# What is the hybridization of the central phosphorus atom in phosphorus pentafluoride?

Oct 23, 2015

$\text{sp"^3"d}$

#### Explanation:

In order to determine the hybridization of the central phosphorus atom in phosphorus pentafluoride, ${\text{PF}}_{5}$, you must first draw the compound's Lewis structure.

The molecule will have a total of $40$ valence electrons, $5$ from the phosphorus atom, and $7$ from each of the five fluorine atoms.

The phosphorus atom will be the molecule's central atom. It will form single bonds with the five fluorine atoms.
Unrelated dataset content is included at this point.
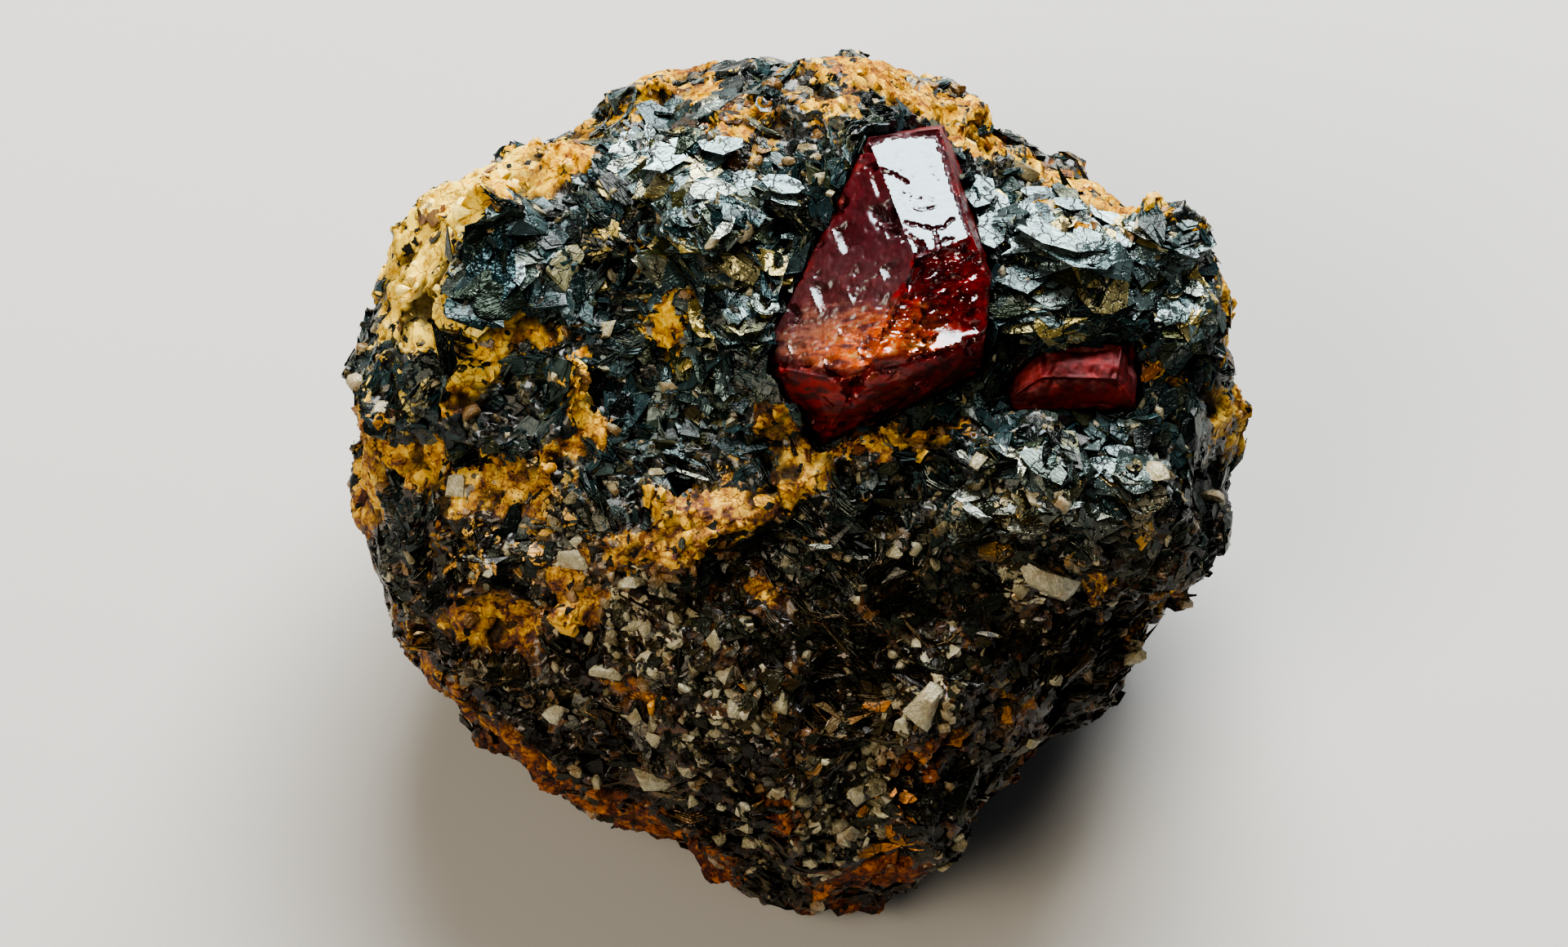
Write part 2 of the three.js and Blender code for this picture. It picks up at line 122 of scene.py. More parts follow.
# %% Patches of each mineral
# Each row: x, y, half-length, half-width, degrees turned, strength.
OCHRE_PATCHES = [
    (-21.2, 11.4, 4.0, 2.3, 74, 1.0),  # the crust down the upper left shoulder
    (-19.2, 14.4, 3.0, 2.2, 40, 1.0),
    (-14.6, 17.4, 4.8, 1.6, 24, 1.0),
    (-20.2, 8.2, 1.8, 1.4, 40, 0.9),
    (-6.6, 21.7, 2.8, 0.9, 14, 1.0),
    (-2.6, 19.0, 3.0, 1.7, 0, 0.62),  # the mixed crust along the top
    (-2.9, 18.4, 0.8, 1.6, 10, 0.9),
    (1.2, 20.6, 2.6, 1.4, 10, 0.66),
    (4.4, 22.4, 4.0, 1.7, -12, 1.0),
    (9.0, 20.4, 4.4, 2.0, -36, 1.0),
    (14.6, 16.6, 3.8, 1.0, -28, 0.8),
    (18.6, 14.8, 2.8, 1.0, -30, 0.9),
    (13.6, 14.9, 2.6, 0.6, -24, 0.8),
    (23.6, 9.6, 3.6, 0.9, 104, 0.9),  # the layer behind the right edge
    (24.9, 3.0, 3.8, 1.0, 94, 1.0),
    (19.6, 6.2, 1.8, 0.8, -10, 0.8),
    (22.8, 3.4, 2.4, 0.7, 96, 0.8),
    (-5.6, -2.2, 4.4, 1.7, 22, 1.0),  # the ledge that runs up to the large crystal
    (-1.6, -1.0, 2.0, 1.2, 20, 1.0),
    (0.6, 0.6, 2.4, 1.3, 34, 0.95),
    (5.0, 2.2, 4.2, 1.0, 12, 0.8),
    (-1.2, 3.0, 2.0, 1.0, 100, 0.85),
    (-17.6, 5.8, 2.6, 1.2, 76, 1.0),  # the ring round the dark pit
    (-15.6, 7.8, 3.0, 0.8, 8, 0.9),
    (-11.4, 5.0, 3.0, 1.0, 100, 1.0),
    (-12.8, 2.2, 1.9, 1.0, 14, 0.95),
    (-7.1, 8.4, 2.0, 1.1, 84, 1.0),
    (-7.9, 12.0, 2.2, 0.6, 112, 0.55),
    (-23.9, 0.6, 4.2, 1.0, 92, 1.0),  # the strip down the left edge
    (-21.0, 1.4, 2.6, 1.0, -20, 0.9),
    (-16.0, -0.2, 3.8, 1.5, 8, 0.7),
    (-20.0, -3.0, 1.8, 1.0, 66, 0.8),
    (-17.9, -7.2, 1.7, 1.5, 60, 1.0),
    (-15.4, -7.5, 1.8, 1.2, -20, 1.0),
    (-12.2, -6.0, 1.9, 1.2, -66, 1.0),
    (-19.6, -11.6, 4.0, 0.9, -60, 0.95),  # the rim round the lower left
    (-14.8, -15.9, 4.8, 1.1, -42, 1.0),
    (-8.2, -19.6, 4.2, 1.1, -26, 1.0),
    (-1.8, -17.2, 1.7, 0.8, -42, 0.9),
    (3.8, -21.4, 3.2, 0.9, 14, 0.95),
    (16.0, -5.6, 0.9, 1.2, 0, 0.95),
    (19.8, -7.3, 1.5, 1.0, 42, 0.95),
    (-1.0, -5.6, 2.4, 0.7, -50, 0.66),
    (-8.4, -11.4, 1.4, 0.7, -30, 0.75),
    (7.6, -14.6, 2.6, 0.8, 20, 0.62),
    (11.4, -11.8, 1.6, 0.8, -30, 0.6),
]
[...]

These will account for $10$ of the $40$ valence electrons the molecule has. Each fluorine atom will have three lone pairs of electrons, which will account for the rest of the valence electrons.

The molecule's Lewis structure will look like this

Now you need to focus on the central atom, more specifically on how many regions of electron density surround the central atom - this is known as the steric number

A region of electron density can be a covalent bond - single, double, and triple bonds all count as one region of electron density - or a lone pair of electrons.

Notice that phosphorus is bonded to five fluorine atoms and has no lone pairs of electrons attached, which means that it is surrounded by a total of five regions of electron density, which is equivalent to saying that it has a steric number equal to $5$.

The steric number gives you the number of hybrid orbitals. In this case, a steric number of $5$ means that the phosphorus atom will have $6$ hybrid orbitals

• one s-orbital
• three p-orbitals
• one d-orbital

As a result, the central atom will be $\text{sp"^3"d}$ hybridized.